Holographic principle
Within string theory, and quantum gravity in general, the problem of black hole interiors was solved by a positivistic rejection of the black hole interior as separate from the exterior, since no observer can see both. The development of this principle refounded string theory, giving it a new founding principle, and at the same time explained the S-matrix theory, since the holographic description of space time turns into the S-matrix for flat spacetime with distant boundaries.
The holographic reconstruction of the interior from the boundary is the sensible way to understand how an S-matrix still encodes local physics. The idea is central to modern physics, in that the only theory we have of quantum gravity, is positivist to the point of nihilist--- it reconstructs everything from boundary data.
Rejection of positivism
Physicists are not immune to philosophical fasion, and between the years of 1974 and 1984, string theory was rejected essentially for the same reasons logical positivism was dying in other fields--- marijuana and New-Age thinking, plus a desire to revive the nice classical questions of philosophy about an objective world.

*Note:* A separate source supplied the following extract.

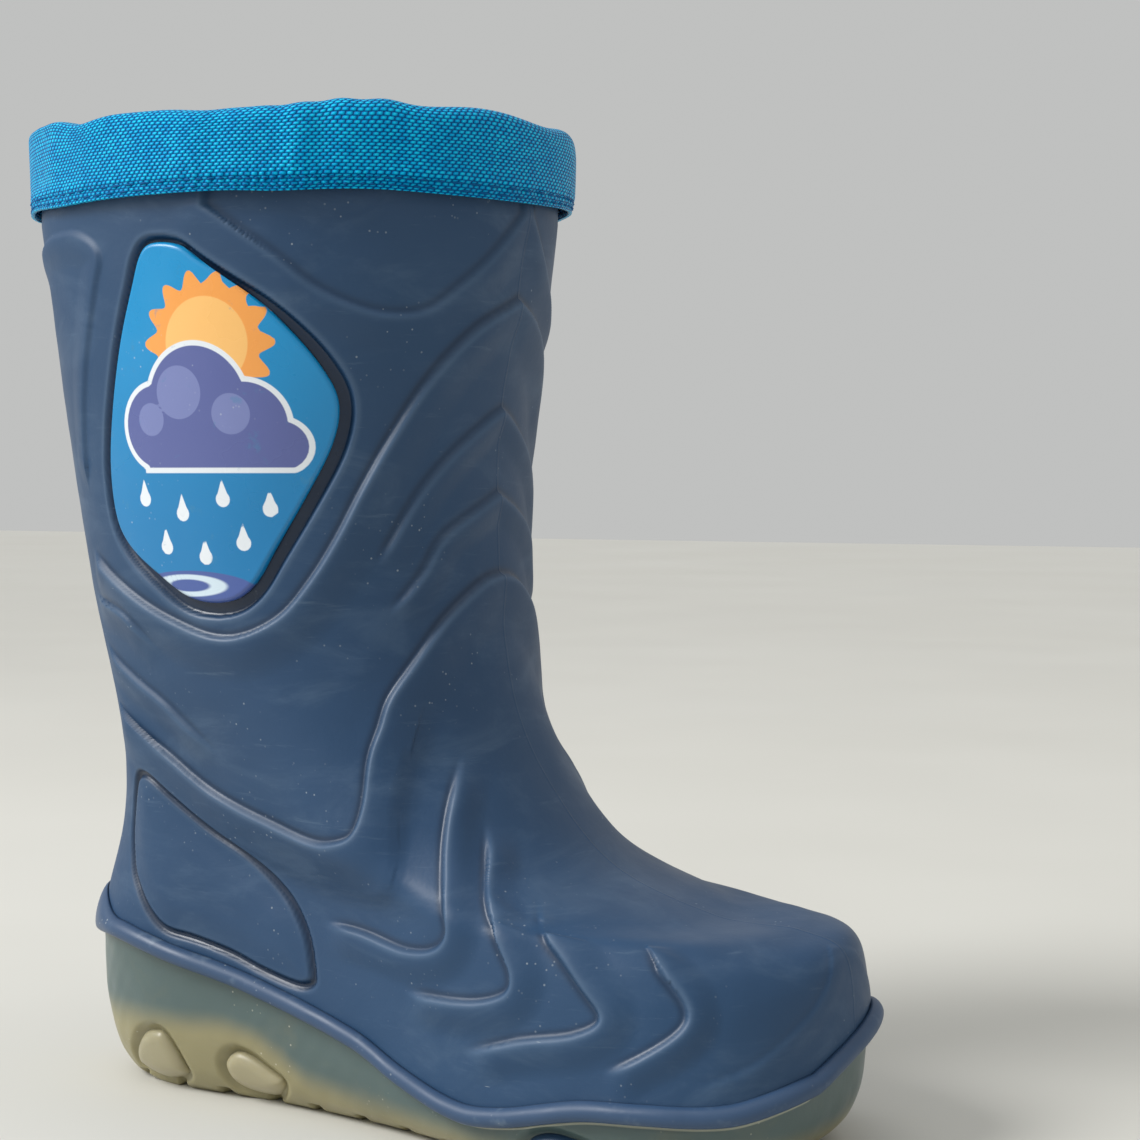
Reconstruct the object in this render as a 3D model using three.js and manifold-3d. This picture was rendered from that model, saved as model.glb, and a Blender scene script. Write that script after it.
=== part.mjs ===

This is ridiculous reactionary nonsense, but it led to a decade of obscurity for string theory. In 1984, physicists picked up the theory, but not the positivism, nor the S-matrix origins. In the 1990s, the holographic principle gave new motivation to the S-matrix program, and in the last decade, S-matrix methods have been revived again in supergravity perturbation theory, and in studies of the pomeron by Polchinski, Tan, and collaborators.
This is a welcome relief--- positivism had almost been dealt the same blow that heliocentrism was dealt in Greek times--- death by stupidity.